And as he does so well, and since he can do nothing else, Fr Zillekens extended the circle to include in this hour of prayer all those who were not physically present, and yet in a real sense were spiritually present in this act of self-giving during Mass. He called it the key to the mystery of the Trinity and our own lives as Christians. He included everyone throughout the world who was celebrating the feast of the Blessed Trinity, all who were in Schoenstatt on that day – including the Confirmation Group from the Hennef Parish – the many whose names and commitment, thanks to his initiative, have found a place inside the walls of the Original Shrine, and two very particular people: His confrere from Ecuador, Fr Pablo Pelaez, who had worked for many years as pastor in Haiger and Rennerod, Germany, who had so often prayed in the shrine, and who at that moment was returning his life into God’s hands; and Bishop Emil Lorenz Stehle, “Don Emilio”. He had been the first bishop of Santo Domingo de los Colorados in Ecuador (1987-2002), and former head of the Latin American Catholic charity, Adveniat (1977-1988), who had died on 13 May in Konstanz, aged 90, after a serious illness. Fr Zillekens had worked in his diocese in Ecuador for many years.
Friend on the path of peace
“If we do something with love, it is more than doing our duty, more than conviction, because it is an act of love. .. God loved the world so much that he gave his only Son. God loves this world so much, that for sheer love of the world he gave what was most important to him, his only Son,” Fr Zillekens said in his sermon. When he hears this sentence in today’s Gospel, he has to think of one person: Bishop Stehle. A friend. A “friend on the path of peace for El Salvador. This is how Bishop Stehle was once described by Auxiliary Bishop Gregorio Rosa Chavez of San Salvador. After the murder of Archbishop Oscar Romero in 1980, he acted as mediator in this strife-torn Central American land. Bishop Stehle worked for peace talks between the government and the guerillas, for the liberation of hostages and the safety of the civilian population – until the peace deal was finally signed in 1992 in Mexico. He was nominated at the time for the Nobel Peace Prize. Bishop Stehle was honoured on a number of occasions for his work, particularly his peace work in Central America, for the release of seven NGOs in Nicaragua, and his pioneer work in Santo Domingo de los Colorados in Ecuador: Three honorary doctorates and the Grand Cross of the Order of Merit of the Federal Republic of Germany.

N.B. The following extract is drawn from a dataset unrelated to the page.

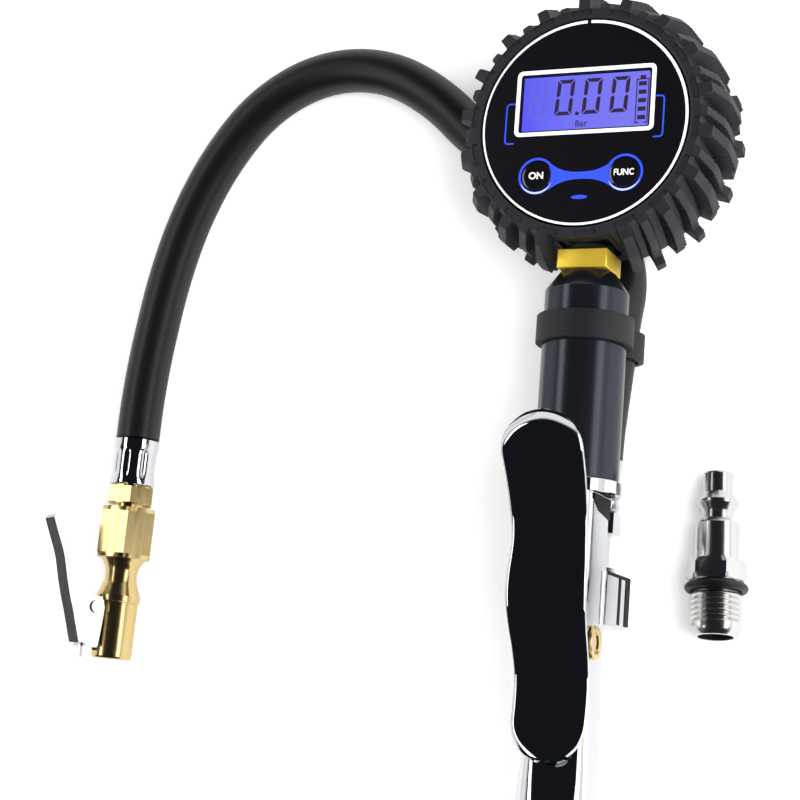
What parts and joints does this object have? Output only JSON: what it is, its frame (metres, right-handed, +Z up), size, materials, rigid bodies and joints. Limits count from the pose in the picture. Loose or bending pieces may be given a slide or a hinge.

This Bishop had a hobby, and he put his whole heart into it, Fr Zillekens said. It was to free hostages. He did it with great love, it was a passion. Together with the ransom, a chicken for the peace meal, and the Gospel, he set out to release the hostages. He always read out the sentence: God so loved the world …
When we commit ourselves to a cause, we have a goal and want it to turn out well. When God loves the world and us, he wants us and the world to be saved and to come to a good end.
If we do something with love
“If we do something with love, it is more than fulfilling a duty, more than a conviction, it is an act of love …” This sentence followed us after a long and beautiful celebration, a plentiful Brunch and many conversations about anything and everything in the afternoon of Trinity Sunday under the trees in the lovely gardens around the well of Haus Marienau, where groups of people who work for Schoenstatt had gathered. “He does it with love”, one of them remarked, and meant the one who had just turned 75. “Everything – the Marienau, the Priest’s Federation, the Original Shrine, schoenstatt.org, simply all of Schoenstatt.” If someone receives almost thirty Whatsapp congratulations from ten or more countries at the start of his birthday, what was said under the tree in the garden must be true. One of his Cuban confreres also wrote: “Thank you for your unfailing fatherly welcome, for your love and your service to the Priests’ Federation, and for making Fr Kentenich so alive and real to me.”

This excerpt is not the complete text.